(Exercise brief):
Retype all of the data. Every line must match exactly.

(Source excerpt):
--- Start ---

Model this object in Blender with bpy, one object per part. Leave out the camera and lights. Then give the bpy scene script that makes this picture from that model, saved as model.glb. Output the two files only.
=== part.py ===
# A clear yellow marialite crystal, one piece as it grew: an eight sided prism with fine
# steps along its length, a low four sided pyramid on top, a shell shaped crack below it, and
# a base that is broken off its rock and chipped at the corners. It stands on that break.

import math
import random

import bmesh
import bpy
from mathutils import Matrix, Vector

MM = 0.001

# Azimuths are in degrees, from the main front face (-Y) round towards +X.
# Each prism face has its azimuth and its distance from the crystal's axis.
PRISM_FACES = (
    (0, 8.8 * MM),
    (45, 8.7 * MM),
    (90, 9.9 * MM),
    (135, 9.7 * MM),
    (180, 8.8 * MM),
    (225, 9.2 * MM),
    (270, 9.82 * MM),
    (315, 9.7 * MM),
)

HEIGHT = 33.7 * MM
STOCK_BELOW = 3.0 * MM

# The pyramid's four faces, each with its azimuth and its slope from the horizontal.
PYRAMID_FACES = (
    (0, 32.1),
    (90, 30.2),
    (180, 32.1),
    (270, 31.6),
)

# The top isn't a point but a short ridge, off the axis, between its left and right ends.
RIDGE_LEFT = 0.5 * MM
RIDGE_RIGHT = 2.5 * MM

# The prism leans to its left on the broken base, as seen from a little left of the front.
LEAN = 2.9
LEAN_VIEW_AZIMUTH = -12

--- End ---

(Worked solution):
Model this object in Blender with bpy, one object per part. Leave out the camera and lights. Then give the bpy scene script that makes this picture from that model, saved as model.glb. Output the two files only.
=== part.py ===
# A clear yellow marialite crystal, one piece as it grew: an eight sided prism with fine
# steps along its length, a low four sided pyramid on top, a shell shaped crack below it, and
# a base that is broken off its rock and chipped at the corners. It stands on that break.

import math
import random

import bmesh
import bpy
from mathutils import Matrix, Vector

MM = 0.001

# Azimuths are in degrees, from the main front face (-Y) round towards +X.
# Each prism face has its azimuth and its distance from the crystal's axis.
PRISM_FACES = (
    (0, 8.8 * MM),
    (45, 8.7 * MM),
    (90, 9.9 * MM),
    (135, 9.7 * MM),
    (180, 8.8 * MM),
    (225, 9.2 * MM),
    (270, 9.82 * MM),
    (315, 9.7 * MM),
)

HEIGHT = 33.7 * MM
STOCK_BELOW = 3.0 * MM

# The pyramid's four faces, each with its azimuth and its slope from the horizontal.
PYRAMID_FACES = (
    (0, 32.1),
    (90, 30.2),
    (180, 32.1),
    (270, 31.6),
)

# The top isn't a point but a short ridge, off the axis, between its left and right ends.
RIDGE_LEFT = 0.5 * MM
RIDGE_RIGHT = 2.5 * MM

# The prism leans to its left on the broken base, as seen from a little left of the front.
LEAN = 2.9
LEAN_VIEW_AZIMUTH = -12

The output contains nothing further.